Thank goodness for my grandmother. She’s Polish and knows as much about the Ivy League as I know about making kreplach. Her one piece of advice: stay in New York. I could even commute from home. Fortunately, she wasn’t the one paying.
I remember my sister moving me in here with her cheeky Harvard sweatshirt, which she stubbornly kept on even in 70 degree weather. I scoured Broadway in vain for a “Harvard Sucks” tee but eventually had to settle for a tame Yale insignia when I moved her in the following week. Just wait ’til Saturday, though. I have managed to procure two such shirts for the occasion.
And yet, alongside my fervent Yale pride, I occasionally lie awake in bed at night contemplating my charming view of the New Haven Green and wondering what my life would be like if I were attending that other institution. True, I would be in a city that doesn’t just look good in the dark, but I would also probably be living, as she is, in a dorm called Hurlbut.
It stands to consider how two people with the same chromosomes could choose such divergent fates. What makes my sister a Cantab and me a Bulldog? I never really thought about it until the point when, agonizing over whether to take DS, I asked her for advice.
“Take it, obviously.”
“Why?” I queried.
“Well, among other things, think how great it will be to tell people that you are taking it. Think of the prestige.”
Huh.
And while I now continually pine for New York (read: civilization), it is true that I was always more wont to sit in my room, waiting for her to drag me out to take advantage of our vibrant hometown. After all, she was always on top of what shows were playing, what exhibitions were showing, and what our friends were doing. Ironically enough, she now has to do the same thing with her languid friends in Boston.
She has spent her first few months comping (i.e. rushing) various campus publications, while I have been spazzing about everything I want to do and doing nothing. I do take initiative — eventually, but she always knew what she wanted and went for it. On the other hand, I didn’t dedicate two years of my life to assembling scenery for school plays only to finally decide that I didn’t like painting.

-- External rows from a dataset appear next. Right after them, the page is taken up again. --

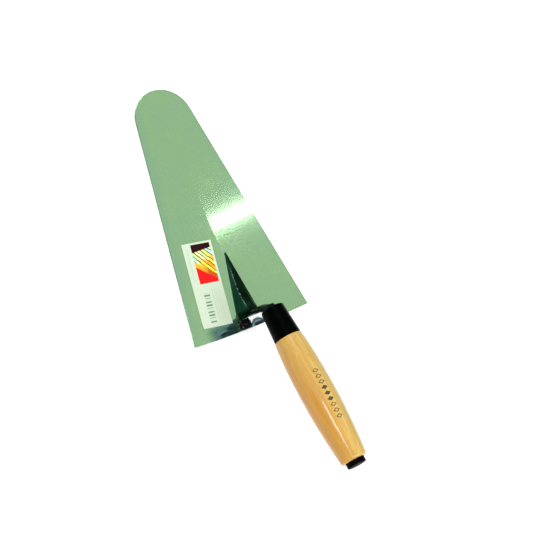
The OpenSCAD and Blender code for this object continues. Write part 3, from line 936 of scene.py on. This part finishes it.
def build_floor():
    bm = bmesh.new()
    bmesh.ops.create_grid(bm, x_segments=2, y_segments=2, size=6)
    mesh = bpy.data.meshes.new("floor")
    bm.to_mesh(mesh)
    bm.free()
    floor = bpy.data.objects.new("floor", mesh)
    bpy.context.scene.collection.objects.link(floor)
    m = Material("floor_pale")
    shade = m.noise(m.point(), 1.5, 2)
    m.set(base_color=m.ramp(shade, [(0.3, 0.90), (0.7, 0.93)]), roughness=0.9)
    m.set(specular_ior_level=0.1)
    mesh.materials.append(m.material)


def add_area(name, place, target, along, width, height, glow):
    """A soft rectangular lamp that faces the target. Its width runs along `along`, and `glow` is
    its brightness against white."""
    lamp = bpy.data.lights.new(name, "AREA")
    lamp.shape = "RECTANGLE"
    lamp.size = width
    lamp.size_y = height
    lamp.energy = glow * math.pi * width * height
    back = (Vector(place) - Vector(target)).normalized()
    across = (Vector(along) - back * back.dot(Vector(along))).normalized()
    turn = Matrix((across, back.cross(across), back)).transposed().to_4x4()
    holder = bpy.data.objects.new(name, lamp)
    holder.matrix_world = Matrix.Translation(place) @ turn
    bpy.context.scene.collection.objects.link(holder)


def build_light():
    world = bpy.data.worlds.new("studio")
    bpy.context.scene.world = world
    world.use_nodes = True
    background = world.node_tree.nodes["Background"]
    background.inputs["Color"].default_value = (1.0, 1.0, 1.0, 1)
    background.inputs["Strength"].default_value = WORLD_GLOW
    for lamp in LAMPS:
        add_area(*lamp)


def build_camera():
    camera = bpy.data.cameras.new("view")
    camera.lens = CAMERA_LENS
    camera.sensor_width = SENSOR_W
    holder = bpy.data.objects.new("view", camera)
    holder.location = CAMERA_PLACE
    look = (Vector(CAMERA_TARGET) - holder.location).to_track_quat("-Z", "Y").to_matrix().to_4x4()
    roll = Matrix.Rotation(CAMERA_ROLL, 4, "Z")
    holder.matrix_world = Matrix.Translation(holder.location) @ look @ roll
    bpy.context.scene.collection.objects.link(holder)
    bpy.context.scene.camera = holder
    bpy.context.scene.view_settings.view_transform = "Standard"


build_camera()
build_light()
build_floor()
build_blade(blade_steel())
build_shank(black_forging())
build_weld(weld_metal())
build_ferrule(ferrule_black())
build_handle(handle_wood())
build_cap(cap_black())
build_label(label_paper())
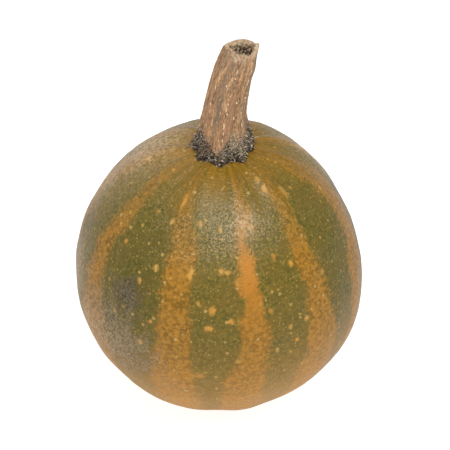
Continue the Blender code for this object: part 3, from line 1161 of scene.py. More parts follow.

In the end, despite my continual referring to her home as “Farvard”, I’ll be glad when we can get back to other activities, like bashing Princeton together. Then again, even that may not work out. For, although she is only eleven, my little sister has already begun to think about where she’ll be applying in seven years. Her first choice? “Hold that Tiger!”
Lord help us all.
Marta Herschkopf is a freshman in Calhoun College.